## Start DATA SHOWN

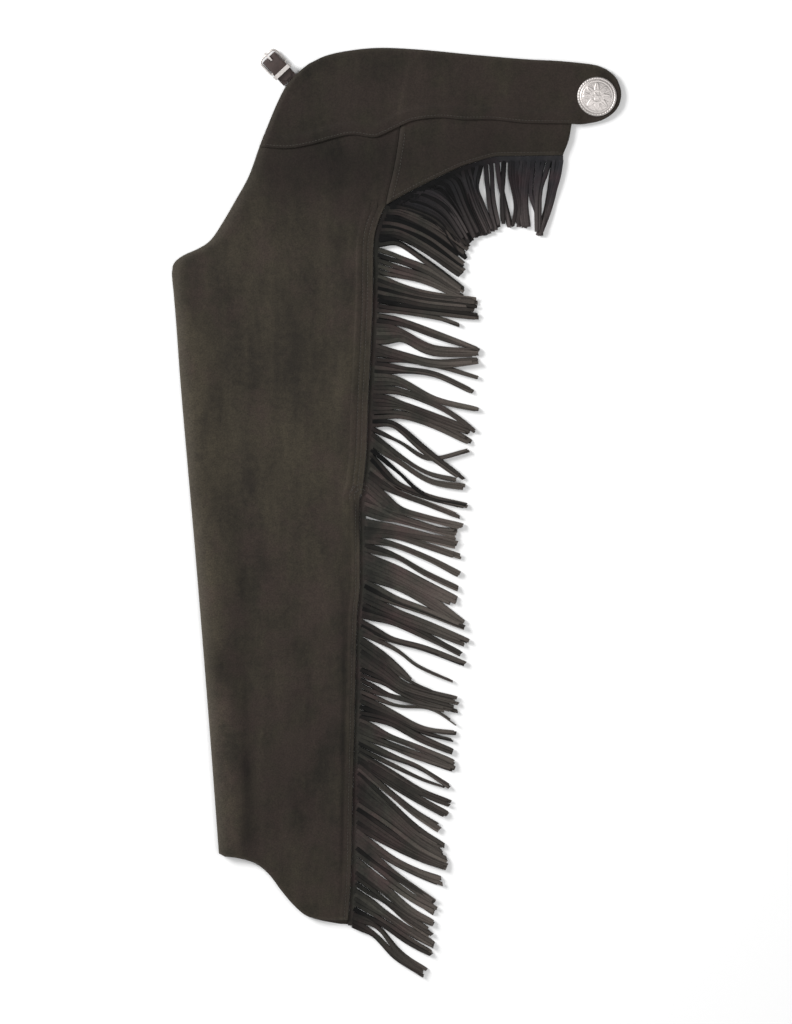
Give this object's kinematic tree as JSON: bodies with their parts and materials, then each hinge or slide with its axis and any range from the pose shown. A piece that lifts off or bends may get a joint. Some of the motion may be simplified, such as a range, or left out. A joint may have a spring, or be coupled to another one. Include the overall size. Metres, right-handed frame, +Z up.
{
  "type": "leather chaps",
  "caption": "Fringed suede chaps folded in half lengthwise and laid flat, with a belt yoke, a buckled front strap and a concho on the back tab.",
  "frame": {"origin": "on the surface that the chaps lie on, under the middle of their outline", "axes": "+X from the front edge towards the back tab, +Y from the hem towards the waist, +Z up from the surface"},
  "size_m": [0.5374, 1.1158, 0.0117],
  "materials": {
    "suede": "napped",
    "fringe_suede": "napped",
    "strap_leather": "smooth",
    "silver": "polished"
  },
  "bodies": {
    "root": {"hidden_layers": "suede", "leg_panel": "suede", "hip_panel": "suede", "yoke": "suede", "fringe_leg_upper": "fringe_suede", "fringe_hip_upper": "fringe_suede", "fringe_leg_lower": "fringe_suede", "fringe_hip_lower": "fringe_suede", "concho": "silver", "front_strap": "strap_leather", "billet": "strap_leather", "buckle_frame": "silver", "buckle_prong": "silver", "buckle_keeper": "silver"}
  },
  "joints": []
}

## End DATA SHOWN

▶ REQUEST
Return the material in full, exactly as shown.

▶ IN RESPONSE
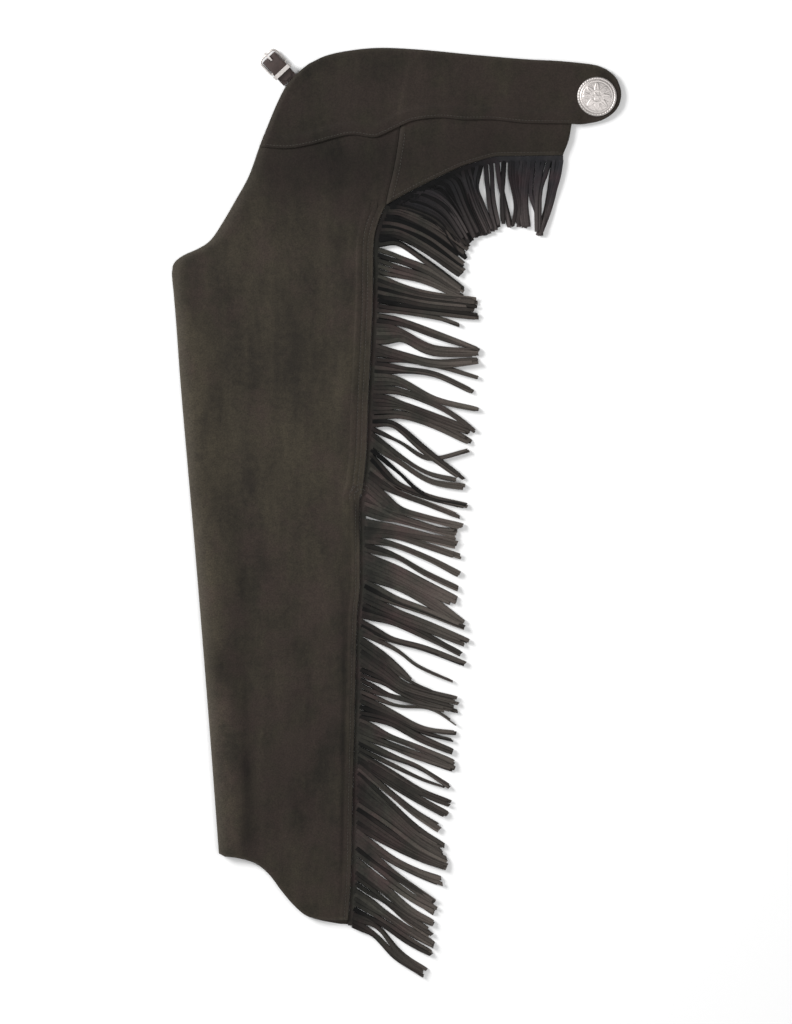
Give this object's kinematic tree as JSON: bodies with their parts and materials, then each hinge or slide with its axis and any range from the pose shown. A piece that lifts off or bends may get a joint. Some of the motion may be simplified, such as a range, or left out. A joint may have a spring, or be coupled to another one. Include the overall size. Metres, right-handed frame, +Z up.
{
  "type": "leather chaps",
  "caption": "Fringed suede chaps folded in half lengthwise and laid flat, with a belt yoke, a buckled front strap and a concho on the back tab.",
  "frame": {"origin": "on the surface that the chaps lie on, under the middle of their outline", "axes": "+X from the front edge towards the back tab, +Y from the hem towards the waist, +Z up from the surface"},
  "size_m": [0.5374, 1.1158, 0.0117],
  "materials": {
    "suede": "napped",
    "fringe_suede": "napped",
    "strap_leather": "smooth",
    "silver": "polished"
  },
  "bodies": {
    "root": {"hidden_layers": "suede", "leg_panel": "suede", "hip_panel": "suede", "yoke": "suede", "fringe_leg_upper": "fringe_suede", "fringe_hip_upper": "fringe_suede", "fringe_leg_lower": "fringe_suede", "fringe_hip_lower": "fringe_suede", "concho": "silver", "front_strap": "strap_leather", "billet": "strap_leather", "buckle_frame": "silver", "buckle_prong": "silver", "buckle_keeper": "silver"}
  },
  "joints": []
}